Anybody have any experience with the Dremel 3D Printer?


----------



## fcwilt (Sep 27, 2013)

Well it doesn't seem to have a heated bed which can be a drawback.

It seems to only use PLA filament which I understand is not as desirable as being able to use ABS.

There are many, many models of 3D printers - so do your research before jumping in and buying one just because it has a name you know.

https://www.3dhubs.com/best-3d-printer-guide

http://3dprintingindustry.com/3d-printing-basics-free-beginners-guide/


----------



## ncrc5315 (Jan 25, 2014)

fcwilt said:


> Well it doesn't seem to have a heated bed which can be a drawback.
> 
> It seems to only use PLA filament which I understand is not as desirable as being able to use ABS.
> 
> ...


That's why I'm asking the questions. I figured there had to be a reason it was way cheaper then a Makerbot.


----------



## SBRacing (Mar 11, 2015)

I know very little about 3D printer but someone told me there is a good one out there and once assembeled you print the final pieces. I could not beging to tell you who it was mad by, but he said it was like $300 (USD).


----------



## ncrc5315 (Jan 25, 2014)

I think I'm just going to save my pennies, and get a Makerbot Replicator 2 when the time comes.


----------



## CTValleyRR (Jul 26, 2014)

I know nothing about 3D printers beyond the basics.... but I know tools. In my experience, you should buy only high-quality (and therefore somewhat expensive) ones, not the cheapest you can find. A quality tool is a pleasure to use; a cheap one is a headache.


----------



## fcwilt (Sep 27, 2013)

ncrc5315 said:


> I think I'm just going to save my pennies, and get a Makerbot Replicator 2 when the time comes.

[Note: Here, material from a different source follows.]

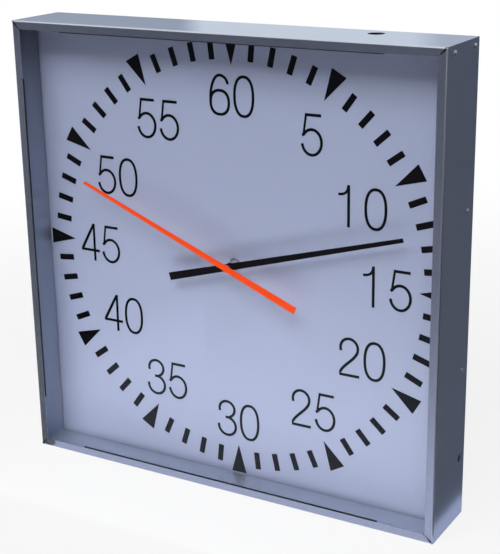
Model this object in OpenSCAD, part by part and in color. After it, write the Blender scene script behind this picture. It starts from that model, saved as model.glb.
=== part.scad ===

I don't know that I'd get one of those.

If I am reading the site correctly that unit doesn't have a heated bed and doesn't use ABS.


----------



## SBRacing (Mar 11, 2015)

A great craftsman never blames his tools


----------



## CTValleyRR (Jul 26, 2014)

SBRacing said:


> A great craftsman never blames his tools


True. A tool is only as good as the hand that holds it.

But a great craftsman also knows a good tool and gets the best. You don't think Michelangelo was using cheap hogs-bristle brushes to paint the Sistene Chapel, to you?


----------



## gunrunnerjohn (Nov 10, 2010)

SBRacing said:


> A great craftsman never blames his tools


When you're talking 3D printers, that old saw makes no sense. The quality of the produced item will be directly influenced by the quality of the 3D printer you use. You can make the perfect 3D model, and if you use a sub-standard 3D printer to produce it, you get a sub-standard part.


----------